Aclaramos de inmediato que este “problema principal” es cualitativamente diferente al de los tiempos del proceso. Si existiera en el país ese peligro, las alianzas necesarias cambiarían y seguramente el kirchnerismo, que definimos hoy claramente en “el otro campo”, se ubicaría en el propio, sumado a la propia lucha contra el Videla o el Pinochet de turno. Probablemente.

La consecuencia de esta convicción sobre el principal problema argentino es imaginar las alianzas necesarias para superarlo. Está claro que poca relación tiene con “izquierdas” y “derechas”, o “progresismos” frente a “moderados”, rudimentarios e imaginarios agrupamientos que son impotentes para dar respuesta al problema principal. Al contrario, las alianzas necesarias para recuperar el estado de derecho en plenitud deben ser las que unifiquen en un esfuerzo conjunto a los ciudadanos que expresen convicciones similares en ese problema principal. Serán lideradas por quienes mejor interpreten el momento, las coyunturas y las posibilidades.

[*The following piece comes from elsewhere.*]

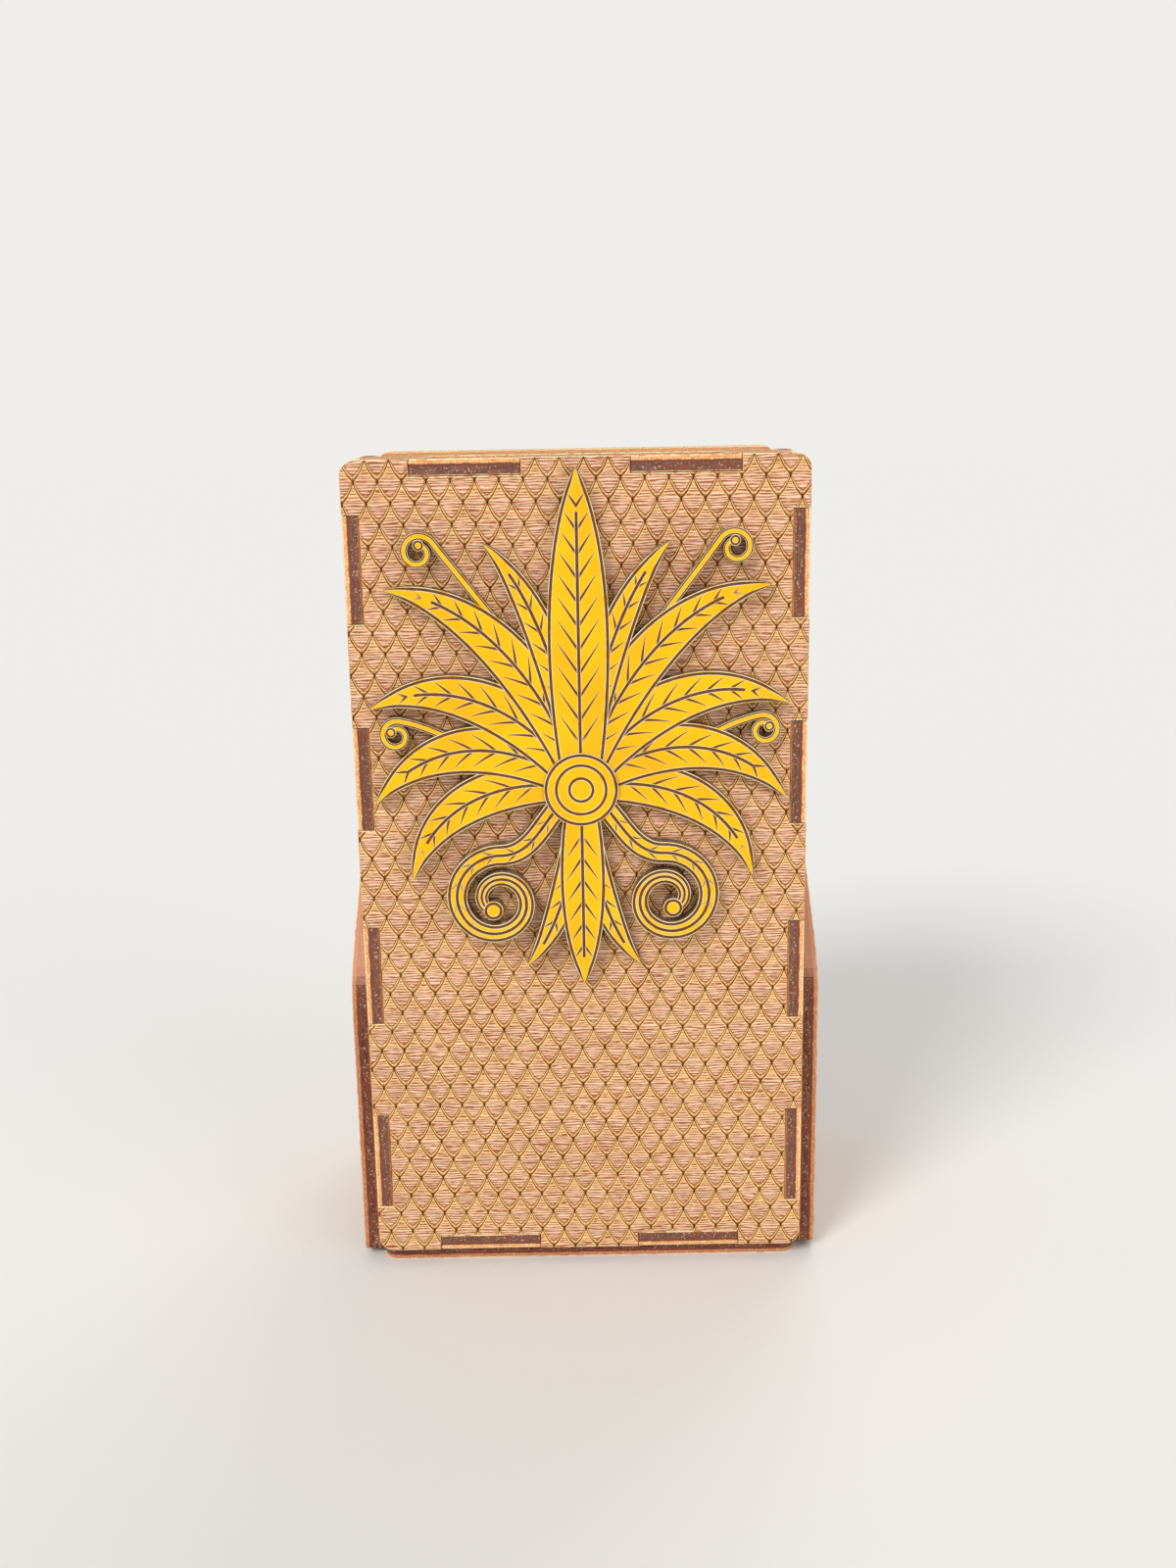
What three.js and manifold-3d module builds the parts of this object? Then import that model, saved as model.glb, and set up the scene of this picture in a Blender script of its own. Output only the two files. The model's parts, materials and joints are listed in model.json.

Alianzas que sólo busquen llegar al poder sin tener en claro el común denominador pueden ser coyunturalmente exitosas, pero están condenadas a no solucionar el problema principal. Alianzas que no tengan en claro el problema principal sino que fragmenten los esfuerzos de quienes aspiren a subir ese umbral en la convivencia argentina, son objetivamente retardatarias.

La ciencia –y el arte- de la política es agudizar el ingenio, la capacidad de análisis y como consecuencia, las propuestas, para agrupar a todo lo agrupable sin que quede nada afuera, pero también sin que la obsesión por el corto plazo lleve a cometer el error de análisis de Stalin al pactar con Hitler. Porque las consecuencias pueden ser las contrarias a lo buscado.

Una consecuencia no buscada podría ser, por ejemplo, encontrarse al día siguiente del comicio que el parlamento no sólo no cambió sus prácticas sino que reprodujo su vieja mayoría servil, tal vez hasta ampliada, alineada tras un nuevo liderazgo. O que la justicia sigue tan atacada como antes. O que los ciudadanos siguen debilitados frente al Estado, hegemonizado por un ejecutivo unipersonal rejuvenecido, con un poder ampliado y un horizonte temporal más extendido.

 Las alianzas son necesarias. Pero no cualquier alianza vale. Algunas, pueden favorecer el estado de cosas que se pretende cambiar. Y debilitar al campo propio, por la frustración que generen.